A temporada de Junho-Julho do MPMP — a primeira de 2021 e a primeira desde a comemoração dos dez anos da plataforma — não poderia começar de melhor forma senão com a redescoberta de Mattutino de’ morti de João Domingos Bomtempo, monumental partitura que, na sua versão integral, já não era escutada há mais de um quarto de século.
Nos últimos anos, o MPMP tem vindo a dedicar-se com especial ênfase à obra de Bomtempo, desde a integral das sonatas para piano — lançadas na colecção discográfica melographia portugueza —
até à revisitação de importantes obras coral-sinfónicas — como o Requiem “À memória de Camões” (Festival Dias da Música, 2017), o Libera me e as Quatro absolvições (Festival Música em São Roque, 2019). Por todas estas razões, este novo passo é especialmente significativo, tanto mais que se prevê, juntamente com o concerto, a gravação discográfica da obra para oportuno lançamento no bicentenário da estreia histórica, em 2022.
Entre o legado que João Domingos Bomtempo nos deixou, Mattutino de’ morti avulta como a sua partitura mais desafiante e de maior fôlego. A música monumental dos nove responsórios de matinas de defuntos foi escrita no contexto da trasladação de D. Maria I, falecida no Rio de Janeiro, para a Basílica da Estrela, em Lisboa, em 1822. Para o mesmo contexto terão sido também executados o seu Requiem e as Quatro absolvições. Bomtempo granjeara então a estima de D. João VI, que lhe confia em decreto de Fevereiro desse ano a música daqueles actos litúrgicos, constando justamente de matinas, missa e absolvições.
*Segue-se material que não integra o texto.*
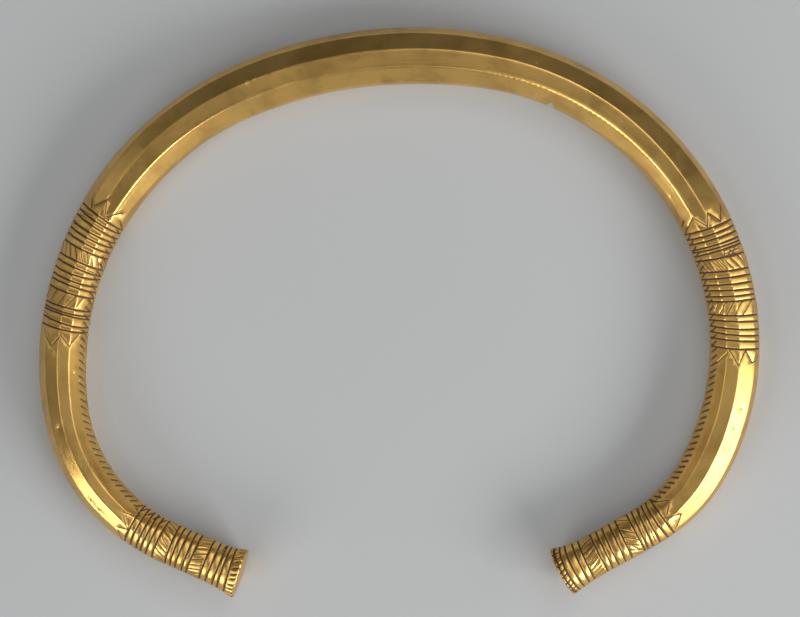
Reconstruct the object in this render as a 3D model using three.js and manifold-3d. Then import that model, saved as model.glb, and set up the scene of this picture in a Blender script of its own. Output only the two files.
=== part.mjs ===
// A gold neck ring (torc) of the Celtic kind, open at the front.
// One bar, hammered to ten flat facets and bent into a C, grows thinner towards two round
// terminals that flare into flat end discs. It lies on its flat underside, +Z up, with the
// opening towards -Y. Millimetres; the origin is at the middle of the ring's box, on the table.
import * as THREE from 'three';
import Module from 'manifold-3d';
import { mergeVertices } from 'three/addons/utils/BufferGeometryUtils.js';

const wasm = await Module();
wasm.setup();

// ---- driving dimensions ----------------------------------------------------------------------

// The bar's centre line in plan, from the left terminal over the back to the right terminal:
// a straight terminal, six arcs that all turn clockwise, and a straight terminal again.
const START_HEADING = 156.5;      // degrees from +X, at the left end face
const LEFT_STRAIGHT = 21;
const ARCS = [
  { radius: 42.5, sweep: 59 },    // left front corner
  { radius: 76, sweep: 75 },      // left side
  { radius: 110, sweep: 33 },     // flatter stretch before the back
  { radius: 73, sweep: 70.5 },    // back
  { radius: 64.5, sweep: 37.5 },  // right side
  { radius: 37, sweep: 32 },      // right front corner
];
const RIGHT_STRAIGHT = 23.5;

// Width of the bar in plan, against the distance from the left end face.
const WIDTHS = [
  [0, 10.9], [25, 10.8], [50, 11.4], [90, 12.3], [140, 13.2], [180, 14.1], [206, 14.3],
  [244, 13.1], [290, 12.8], [351, 12.5], [383, 10.9], [404, 10.9],
];
const BAR_HEIGHT = 12.4;          // the same all round, so that the underside lies flat
const NECK_HEIGHT = 10.9;         // height of the round terminals behind their discs
const ROUND_LENGTH = 20;          // the terminals are round this far from their end faces
const FACET_FADE = 16;            // and the facets have grown to their full depth after this

// The two end discs. Neither sits quite true on its terminal: lean tips a disc back, turn swings
// it round seen from above, both in degrees, and aside moves it across the bar, inwards if below 0.
const DISCS = {
  left: { diameter: 13.1, flare: 9, lean: -1.5, turn: 6, aside: -0.15, dome: 0.5 },
  right: { diameter: 13.3, flare: 9, lean: 5, turn: 0, aside: -0.35, dome: 0.2 },
};
const RIM_BEVEL = 0.45;

// Corners of the ten-sided section, outer edge first and counter-clockwise over the top:
// [across, up], across as a share of half the width, up as a share of the height.
const SECTIONS = {
  left: [
    [1, 0.50], [0.62, 0.84], [0.05, 1], [-0.44, 0.97], [-0.86, 0.72],
    [-1, 0.40], [-0.80, 0.14], [-0.40, 0], [0.40, 0], [0.80, 0.16],
  ],
  back: [
    [1, 0.48], [0.81, 0.76], [0.22, 1], [-0.39, 0.98], [-0.94, 0.62],
    [-1, 0.40], [-0.86, 0.14], [-0.42, 0], [0.42, 0], [0.82, 0.16],
  ],
  right: [
    [1, 0.50], [0.82, 0.76], [0.16, 1], [-0.38, 0.97], [-0.79, 0.76],
    [-1, 0.42], [-0.80, 0.14], [-0.40, 0], [0.40, 0], [0.80, 0.16],
  ],
};
// Where the left section turns into the back one, and the back one into the right one.
const LEFT_TO_BACK = [110, 140];
const BACK_TO_RIGHT = [250, 290];

// A chip out of the sharp inner edge of the back.
const CHIP = { at: 244.5, width: 2.1, depth: 1.5, from: 2, to: 13 };

const STEP_ARC = 4.6;             // longest step between sections on the bar
const STEP_FLARE = 1.5;           // and on the flared terminals
const POINTS_PER_FACET = 2;

const GOLD = new THREE.MeshStandardMaterial({ color: 0xc79a3e, roughness: 0.28, metalness: 1 });

// ---- centre line -----------------------------------------------------------------------------

const radians = THREE.MathUtils.degToRad;

const pieces = [
  { length: LEFT_STRAIGHT, bend: 0 },
  ...ARCS.map(({ radius, sweep }) => ({ length: radius * radians(sweep), bend: -1 / radius })),
  { length: RIGHT_STRAIGHT, bend: 0 },
];
const BAR_LENGTH = pieces.reduce((sum, piece) => sum + piece.length, 0);

// Point and heading on the centre line at a distance from the left end face.
function centreLine(distance) {
  let x = 0;
  let y = 0;
  let heading = radians(START_HEADING);
  let left = distance;
  for (const { length, bend } of pieces) {
    const run = Math.min(left, length);
    const turned = heading + bend * run;
    if (bend === 0) {
      x += run * Math.cos(heading);
      y += run * Math.sin(heading);
    } else {
      x += (Math.sin(turned) - Math.sin(heading)) / bend;
      y -= (Math.cos(turned) - Math.cos(heading)) / bend;
    }
    heading = turned;
    left -= run;
    if (left <= 0) break;
  }
  return { x, y, heading };
}

// ---- section ---------------------------------------------------------------------------------

// Value of a [distance, value] table at a distance, eased between its rows.
function fromTable(table, distance) {
  const last = table.findIndex(([place]) => place >= distance);
  if (last <= 0) return last === 0 ? table[0][1] : table.at(-1)[1];
  const [start, from] = table[last - 1];
  const [end, to] = table[last];
  return THREE.MathUtils.lerp(from, to, THREE.MathUtils.smoothstep(distance, start, end));
}

// How far a flare has opened at a distance from its end face: 1 at the disc, 0 on the neck.
const flareShare = (fromEnd, flare) => Math.max(0, 1 - fromEnd / flare) ** 2;

// Half width and height of the bar, with the flares of the two terminals.
function barSize(distance) {
  const fromRight = BAR_LENGTH - distance;
  const fromEnd = Math.min(distance, fromRight);
  const disc = distance < fromRight ? DISCS.left : DISCS.right;
  const share = flareShare(fromEnd, disc.flare);
  const facets = facetShare(distance);
  const height = THREE.MathUtils.lerp(NECK_HEIGHT, BAR_HEIGHT, facets);
  return {
    half: THREE.MathUtils.lerp(fromTable(WIDTHS, distance), disc.diameter, share) / 2,
    height: THREE.MathUtils.lerp(height, disc.diameter, share),
  };
}

// 0 where the terminals are round, 1 where the bar has its full facets.
function facetShare(distance) {
  const fromEnd = Math.min(distance, BAR_LENGTH - distance);
  return THREE.MathUtils.smoothstep(fromEnd, ROUND_LENGTH, ROUND_LENGTH + FACET_FADE);
}

// Corner list of the section at a distance, between the left, back and right shapes.
function corners(distance) {
  const back = THREE.MathUtils.smoothstep(distance, ...LEFT_TO_BACK);
  const right = THREE.MathUtils.smoothstep(distance, ...BACK_TO_RIGHT);
  return SECTIONS.back.map((corner, i) => corner.map((value, axis) => {
    const start = THREE.MathUtils.lerp(SECTIONS.left[i][axis], value, back);
    return THREE.MathUtils.lerp(start, SECTIONS.right[i][axis], right);
  }));
}

const CENTRE_HEIGHT = DISCS.right.diameter / 2;

// One loop of the section in its own plane: across is outwards from the ring's middle, z is up.
function sectionLoop(distance) {
  const { half, height } = barSize(distance);
  const share = facetShare(distance);
  const list = corners(distance);
  const loop = [];
  list.forEach((corner, i) => {
    const next = list[(i + 1) % list.length];
    for (let k = 0; k < POINTS_PER_FACET; k += 1) {
      const along = k / POINTS_PER_FACET;
      const flat = corner.map((value, axis) => THREE.MathUtils.lerp(value, next[axis], along));
      const turn = (2 * Math.PI * loop.length) / (list.length * POINTS_PER_FACET);
      const round = { across: half * Math.cos(turn), z: CENTRE_HEIGHT + (height / 2) * Math.sin(turn) };
      loop.push({
        across: THREE.MathUtils.lerp(round.across, half * flat[0], share),
        z: THREE.MathUtils.lerp(round.z, height * flat[1], share),
      });
    }
  });
  return loop;
}

// ---- the bar as one closed mesh --------------------------------------------------------------

// Distances of the sections: close together on the flares, wider apart on the bar.
function sectionPlaces() {
  const places = [];
  const fill = (from, to, step) => {
    const count = Math.ceil((to - from) / step);
    for (let i = 0; i < count; i += 1) places.push(from + ((to - from) * i) / count);
  };
  fill(RIM_BEVEL, DISCS.left.flare, STEP_FLARE);
  fill(DISCS.left.flare, BAR_LENGTH - DISCS.right.flare, STEP_ARC);
  fill(BAR_LENGTH - DISCS.right.flare, BAR_LENGTH - RIM_BEVEL, STEP_FLARE);
  places.push(BAR_LENGTH - RIM_BEVEL);
  return places;
}

// Places one loop in space; scale shrinks it about its middle, shift moves it along the bar,
// and the disc's lean, turn and move aside reach it by its share of them.
function placedLoop(distance, scale, shift, disc, way, share) {
  const { x, y, heading } = centreLine(distance);
  const forward = new THREE.Vector3(Math.cos(heading), Math.sin(heading), 0);
  const outward = new THREE.Vector3(-Math.sin(heading), Math.cos(heading), 0);
  return sectionLoop(distance).map(({ across, z }) => {
    const up = (z - CENTRE_HEIGHT) * scale;
    const over = across * scale;
    const tipped = up * Math.tan(radians(disc.lean)) * way - over * Math.tan(radians(disc.turn));
    return new THREE.Vector3(x, y, CENTRE_HEIGHT + up)
      .addScaledVector(outward, over + disc.aside * share)
      .addScaledVector(forward, shift * way + tipped * share);
  });
}

function barGeometry() {
  const places = sectionPlaces();
  const ends = [[RIM_BEVEL, DISCS.left, -1], [BAR_LENGTH - RIM_BEVEL, DISCS.right, 1]];
  const [leftCap, rightCap] = ends.map(([distance, disc, way]) => {
    const bevelled = 1 - (2 * RIM_BEVEL) / disc.diameter;
    const share = flareShare(RIM_BEVEL, disc.flare);
    return {
      edge: placedLoop(distance, bevelled, RIM_BEVEL, disc, way, share),
      dome: placedLoop(distance, bevelled * 0.6, RIM_BEVEL + disc.dome * 0.75, disc, way, share),
      tip: placedLoop(distance, 0, RIM_BEVEL + disc.dome, disc, way, share)[0],
    };
  });
  const placedAt = (distance) => {
    const fromRight = BAR_LENGTH - distance;
    const [fromEnd, disc, way] = distance < fromRight ? [distance, DISCS.left, -1] : [fromRight, DISCS.right, 1];
    return placedLoop(distance, 1, 0, disc, way, flareShare(fromEnd, disc.flare));
  };
  const loops = [
    leftCap.dome,
    leftCap.edge,
    ...places.map(placedAt),
    rightCap.edge,
    rightCap.dome,
  ];

  const count = loops[0].length;
  const points = [leftCap.tip, ...loops.flat(), rightCap.tip];
  const triangles = [];
  for (let k = 0; k < count; k += 1) {
    const next = (k + 1) % count;
    triangles.push(0, 1 + next, 1 + k);
    for (let row = 0; row + 1 < loops.length; row += 1) {
      const here = 1 + row * count;
      const there = here + count;
      triangles.push(here + k, here + next, there + k, here + next, there + next, there + k);
    }
    const lastRow = 1 + (loops.length - 1) * count;
    triangles.push(lastRow + k, lastRow + next, points.length - 1);
  }
  const geometry = new THREE.BufferGeometry().setFromPoints(points);
  geometry.setIndex(triangles);
  return geometry;
}

// ---- the chip --------------------------------------------------------------------------------

// A wedge that takes the chip out of the inner edge, its point towards the middle of the bar.
function chipGeometry() {
  const { x, y, heading } = centreLine(CHIP.at);
  const half = barSize(CHIP.at).half;
  const mouth = half + 2;
  const point = half - CHIP.depth;
  const slope = CHIP.width / 2 / CHIP.depth;
  const outline = new THREE.Shape([
    new THREE.Vector2(0, -point),
    new THREE.Vector2(-slope * (mouth - point), -mouth),
    new THREE.Vector2(slope * (mouth - point), -mouth),
  ]);
  const wedge = new THREE.ExtrudeGeometry(outline, { depth: CHIP.to - CHIP.from, bevelEnabled: false });
  wedge.rotateZ(heading);
  wedge.translate(x, y, CHIP.from);
  return wedge;
}

// ---- joining ---------------------------------------------------------------------------------

function toSolid(geometry) {
  const bare = geometry.clone();
  bare.deleteAttribute('normal');
  bare.deleteAttribute('uv');
  const merged = mergeVertices(bare);
  return new wasm.Manifold(new wasm.Mesh({
    numProp: 3,
    vertProperties: merged.attributes.position.array,
    triVerts: Uint32Array.from(merged.index.array),
  }));
}

function toGeometry(solid) {
  const { vertProperties, triVerts } = solid.getMesh();
  const geometry = new THREE.BufferGeometry();
  geometry.setAttribute('position', new THREE.BufferAttribute(vertProperties, 3));
  geometry.setIndex(new THREE.BufferAttribute(triVerts, 1));
  geometry.computeVertexNormals();
  return geometry;
}

const bar = toSolid(barGeometry()).subtract(toSolid(chipGeometry()));
const torcGeometry = toGeometry(bar);
torcGeometry.computeBoundingBox();
const middle = torcGeometry.boundingBox.getCenter(new THREE.Vector3());
torcGeometry.translate(-middle.x, -middle.y, -torcGeometry.boundingBox.min.z);

const torc = new THREE.Mesh(torcGeometry, GOLD);
torc.name = 'torc';

const group = new THREE.Group();
group.add(torc);
export default group;
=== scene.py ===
"""A gold neck ring (torc), open at the front, with engraved bands on its shoulders and terminals."""
import math

import bpy
import numpy as np
from mathutils import Matrix, Vector
from mathutils.geometry import delaunay_2d_cdt


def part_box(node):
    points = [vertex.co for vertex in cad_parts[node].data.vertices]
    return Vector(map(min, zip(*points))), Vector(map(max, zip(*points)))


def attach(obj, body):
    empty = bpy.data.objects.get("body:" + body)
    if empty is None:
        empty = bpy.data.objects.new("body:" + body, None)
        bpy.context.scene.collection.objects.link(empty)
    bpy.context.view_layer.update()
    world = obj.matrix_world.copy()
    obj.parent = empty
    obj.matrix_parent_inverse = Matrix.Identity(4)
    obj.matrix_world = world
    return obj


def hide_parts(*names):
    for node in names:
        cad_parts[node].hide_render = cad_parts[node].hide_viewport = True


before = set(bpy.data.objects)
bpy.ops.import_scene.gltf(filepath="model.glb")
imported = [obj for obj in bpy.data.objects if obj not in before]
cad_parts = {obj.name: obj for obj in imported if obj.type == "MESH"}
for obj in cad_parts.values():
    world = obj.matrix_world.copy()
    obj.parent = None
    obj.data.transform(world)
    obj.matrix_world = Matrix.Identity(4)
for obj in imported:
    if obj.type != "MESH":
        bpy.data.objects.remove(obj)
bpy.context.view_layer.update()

bl_info = {
    "name": "Gold torc",
    "version": (1, 0, 0),
    "blender": (4, 5, 0),
    "location": "3D View > Sidebar > Torc",
    "description": "Makes an engraved gold neck ring on its CAD frame, and the table and lights round it",
    "category": "Add Mesh",
}

CAD_NODE = "torc"
MM = 0.001

# ---- the bar: centre line, widths and section, all in millimetres ---------------------------

START_HEADING = 156.5
LEFT_STRAIGHT = 21.0
ARCS = ((42.5, 59.0), (76.0, 75.0), (110.0, 33.0), (73.0, 70.5), (64.5, 37.5), (37.0, 32.0))
RIGHT_STRAIGHT = 23.5
WIDTHS = (
    (0, 10.9), (25, 10.8), (50, 11.4), (90, 12.3), (140, 13.2), (180, 14.1), (206, 14.3),
    (244, 13.1), (290, 12.8), (351, 12.5), (383, 10.9), (404, 10.9),
)
BAR_HEIGHT = 12.4       # the same all round, so that the underside lies flat
NECK_HEIGHT = 10.9      # of the round terminals behind their discs
ROUND_LENGTH = 20.0     # the terminals are round this far from their end faces
FACET_FADE = 16.0       # and the facets have grown to their full depth after this
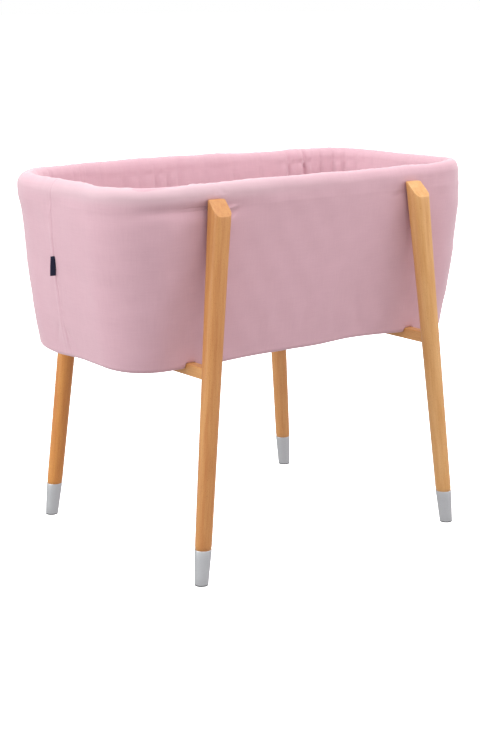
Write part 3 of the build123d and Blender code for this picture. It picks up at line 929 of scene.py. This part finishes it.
    def build(self):
        """Make the cover, paint a highlight on the top of the rim near the front-left corner, and put it on
        the basket.
        """
        outer, nominal = self.outer_rows()
        inner = self.inner_rows()
        grid = np.concatenate([outer, inner])
        back = nominal[-1] + np.arange(1, len(inner) + 1) * 12.0
        v = np.broadcast_to(np.concatenate([nominal, back])[:, None], grid.shape[:2])
        piece = capped_tube("sewn_outer_cover", grid, self.path.round, v)
        # Painted highlight: a share from 0 to 1 on the top of the roll, strongest near the front-left
        # corner.
        over = np.zeros(grid.shape[:2])
        over[:len(outer) - 12] = self.highlight_strength * hill(self.path.apart(260), 0, 330)
        highlight_share = np.append((over * ramp(grid[..., 2], 716, 742)).ravel(), [0, 0])
        attribute = piece.data.attributes.new("painted_highlight", "FLOAT", "POINT")
        attribute.data.foreach_set("value", highlight_share.astype(np.float32))
        self.finishes.dress(piece, "cover")
        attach(piece, "basket")
        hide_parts("outer_cover")
        return piece


@dataclass
class Lining:
    """The padded lining, gathered into soft upright folds and held under the rim roll."""

    finishes: Finishes
    cover: OuterCover
    top_offset: float = -17.0
    foot_offset: float = -25.0
    back_offset: float = 7.0
    puff: float = 3.6
    columns: int = 620
    rows: int = 34
    blow: Blow = Blow(1.2, -0.05, 0.3, 18, 5.0)

    def __post_init__(self) -> None:
        """Take the heights from the frame."""
        low, high = corner_of("lining")
        self.floor_z = low[2] + 0.2
        self.foot_z = low[2] + 20
        self.top_z = high[2] + 6
        self.path = self.cover.path.resampled(self.columns)

    def face(self) -> tuple:
        """The visible wall before it is filled out, puffed between its tucks.

        Returns:
            Offsets and heights, each with rows and columns.
        """
        path = self.path
        share = np.linspace(0, 1, self.rows)[:, None]
        z = self.foot_z + share * (self.top_z - self.foot_z)
        line = np.interp(z, [self.foot_z, 640, 662, 722], [self.foot_offset, -19.0, -14.6, -13.6])
        nearest = self.cover.beside_tuck(path)
        held = 1 - ramp(z, 610, 650)
        fade = 0.6 + 0.4 * undulation(path.rings(line, z), 31, 120)
        puff = self.puff * ramp(nearest, 0, 13) * held * (0.5 + 0.5 * fade)
        fine, fine_heights = gathers(path, 13, 6, 0.5, 0.1)
        crinkle = 0.7 * fine * fine_heights * (0.3 + 0.7 * ramp(share, 0.3, 0.9)) * held
        return line - puff - crinkle, z

    def filled(self, grid: np.ndarray, low_rows: int, high_rows: int) -> np.ndarray:
        """Fill the wall's padding out by cloth simulation, held at its edges, its back and its tucks.

        Args:
            grid: the whole lining's ring points.
            low_rows: the first row of the visible wall.
            high_rows: the row after its last.
        Returns:
            The grid with its visible wall filled out.
        """
        rows, columns = grid.shape[:2]
        nearest = self.cover.beside_tuck(self.path)
        along = np.linspace(1, 0, high_rows - low_rows)[:, None]
        hold = np.ones((rows, columns))
        hold[low_rows:high_rows] = np.clip(np.maximum(0.9 * (nearest < 1.8), ramp(along, 0.6, 0.72)), 0, 1)
        hold[high_rows - 2:high_rows] = 1
        return inflated(grid, ring_faces(rows, columns), hold, self.blow)

    def build(self):
        """Make the lining as one closed shell and put it on the basket."""
        path = self.path
        columns = np.zeros((1, self.columns))
        offset, z = self.face()
        shrink = np.linspace(0.05, 0.97, 6)[:, None]
        under = self.foot_offset - 14
        low = path.flat(under, self.floor_z, shrink)
        back_share = np.linspace(0, 1, 12)[:, None]
        back_z = self.foot_z + back_share * (self.top_z - 4 - self.foot_z)
        back_line = self.foot_offset + back_share * (self.top_offset - self.foot_offset) + self.back_offset
        back = path.rings(back_line + columns, back_z)
        over = path.rings(self.top_offset + 2.5 + columns, np.array([[self.top_z - 0.5]]))
        front = path.rings(offset[::-1], z[::-1])
        high = path.flat(under - 4, self.floor_z + 4.2, shrink[::-1])
        wall = np.concatenate([back, over, front])
        wall = self.filled(wall, len(back) + 1, len(wall))
        grid = np.concatenate([low, wall, high])
        v = np.concatenate([
            120 * shrink[:, 0], 130 + back_z[:, 0] - self.foot_z, [420.0],
            430 + self.top_z - z[::-1, 0], 740 + 120 * (1 - shrink[::-1, 0]),
        ])
        v = np.broadcast_to(v[:, None], grid.shape[:2])
        piece = capped_tube("padded_lining", grid, path.round, v)
        self.finishes.dress(piece, "lining")
        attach(piece, "basket")
        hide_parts("lining")
        return piece


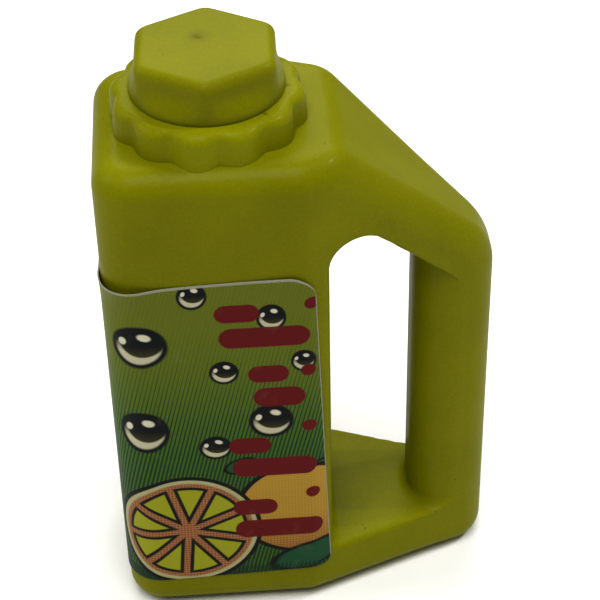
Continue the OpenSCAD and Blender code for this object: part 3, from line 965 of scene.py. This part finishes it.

É também em 1822 que Bomtempo reúne as condições para a fundação da ambiciosa Sociedade Filarmónica — à imagem do exemplo da Philharmonic Society de Londres, de que Bomtempo foi, em 1813, um dos primeiros membros associados. A sociedade portuguesa, todavia, manter-se-á activa apenas até a reviravolta miguelista obrigar o compositor, em 1828, a refugiar-se por cinco anos no Consulado da Rússia em Portugal.
A última apresentação integral de Mattutino de’ morti aconteceu em 1995, no Grande Auditório da Fundação Calouste Gulbenkian. Coro e orquestra da instituição foram dirigidos pelo maestro chinês Muhai Tang, participando como solistas a soprano Annegeer Stumphius, a contralto Joke de Vin, o tenor Albert Bonnema, os barítonos Victor Gaspar e Paulo Lourenço e o baixo Henk van Heijnsbergen.
Agora, a primeira oportunidade moderna de gravação da obra integral, sob a direcção de Jan Wierzba, contará com os solistas Susana Gaspar, soprano, Cátia Moreso, meio-soprano, Marco Alves dos Santos, tenor, e os baixos Juan Orozco, André Henriques e Nuno Dias.